In The Nature of Mathematics there are even cartoon (funnies) that were used, to visually express inequalities, like having a bird versus a hippo on a teeter-tooter (see saw). All of the examples above helped to make the book more visually stimulating. As I approached each chapter, the interesting facts and timelines encouraged me to want to learn more about the subject that was being explained. I have to say that for me when I have a picture or some sort of timeline that I call recall in my mind, it helps me learn more thoroughly and helps me retain the information more easily.

Visually, Smith’s book used only three colors to adorn its pages: black, white, and orange. Mathematical Ideas uses red to point out it’s examples and tests, yellow to highlight rules and definitions, and blue to give variance between black numbers, lines, and graphs. Consequently, there are photos and drawings in each text.

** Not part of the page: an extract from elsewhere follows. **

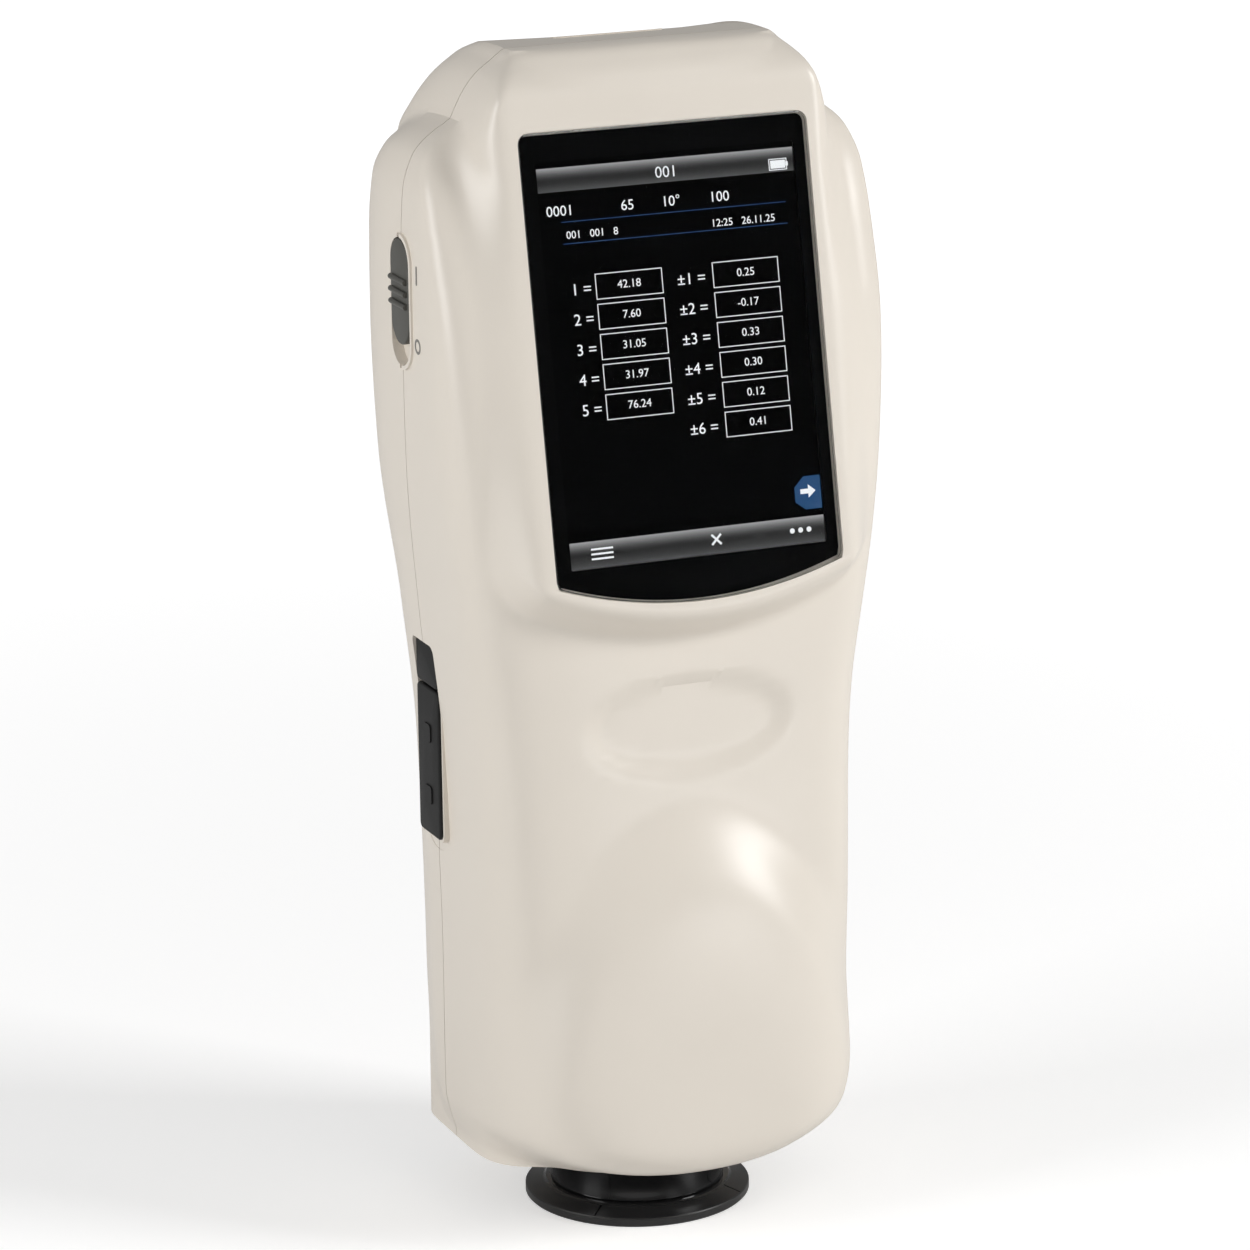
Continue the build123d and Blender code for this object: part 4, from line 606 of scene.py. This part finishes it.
def bar(x, y, width, height):
    """A thin flat bar in the screen plane."""
    return prism("bar", SCREEN, rounded(width, height, 0.05, 2), MARK_LOW, MARK_HIGH, (x, y))


def frame_of(x, y, width, height):
    """A thin rectangular outline, as its top, bottom and two sides."""
    across = [bar(x, y + half, width + FRAME_LINE, FRAME_LINE) for half in (height / 2, -height / 2)]
    return across + [bar(x + half, y, FRAME_LINE, height) for half in (-width / 2, width / 2)]


panel = prism("display_panel", SCREEN, rounded(52.2, 77.2, 0.3, 2), -2.3, -1.6)
finished(panel, "housing", material_of(
    "display_panel", (0.003, 0.003, 0.0035), 0.2, 0.35, 0.03, 5000.0, 0.01, Specular_IOR_Level=0.05))
white_light = lit("display_white", (0.92, 0.94, 0.96), 1.0)
left_values = ["42.18", "7.60", "31.05", "31.97", "76.24"]
right_values = ["0.25", "-0.17", "0.33", "0.30", "0.12", "0.41"]
marks = [bar(22.7, 32.1, 3.0, 1.5), bar(24.5, 32.1, 0.5, 0.8)] + frame_of(22.7, 32.1, 3.5, 2.0)
numbers = [figures(text, x, y, height) for text, x, y, height in (
    ("001", 0.2, 32.5, 2.1), ("65", -8.0, 27.1, 1.9), ("10°", 0.7, 27.1, 1.9), ("100", 10.4, 27.1, 1.9),
    ("0001", -21.4, 27.1, 1.9), ("001   001   8", -15.4, 22.6, 1.4), ("12:25   26.11.25", 14.8, 22.3, 1.4))]
for x, label_x, sign, values in ((LEFT_X, -18.5, "", left_values), (RIGHT_X, 3.4, "±", right_values)):
    for row, value in enumerate(values):
        y = FIRST_Y - row * ROW_STEP
        marks += frame_of(x, y, *FRAME_SIZE)
        numbers += [figures(value, x, y, 1.5), figures(f"{sign}{row + 1} =", label_x, y - 0.3, 2.1)]
arrow = [(-1.5, -0.45), (0.1, -0.45), (0.1, -1.25), (1.6, 0.0), (0.1, 1.25), (0.1, 0.45), (-1.5, 0.45)]
marks.append(prism("arrow", SCREEN, arrow, -1.44, -1.42, (23.1, -28.9)))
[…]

In conclusion, I would have to say that I would choose our current text versus The Nature of Mathematics because of several reasons. These reasons include: that our text is more up to date, our text contains a greater amount of information while thoroughly explaining each section, and our text utilizes a wide variety of examples as teaching tools. I am a reader and lover of books, so it is no wonder that I enjoyed the timelines and variety of interesting tidbits that Smith’s book provided, however, this is a math class, and as such, we need a text that will provide us with the best teaching tool, and that is in my opinion, Mathematical Ideas.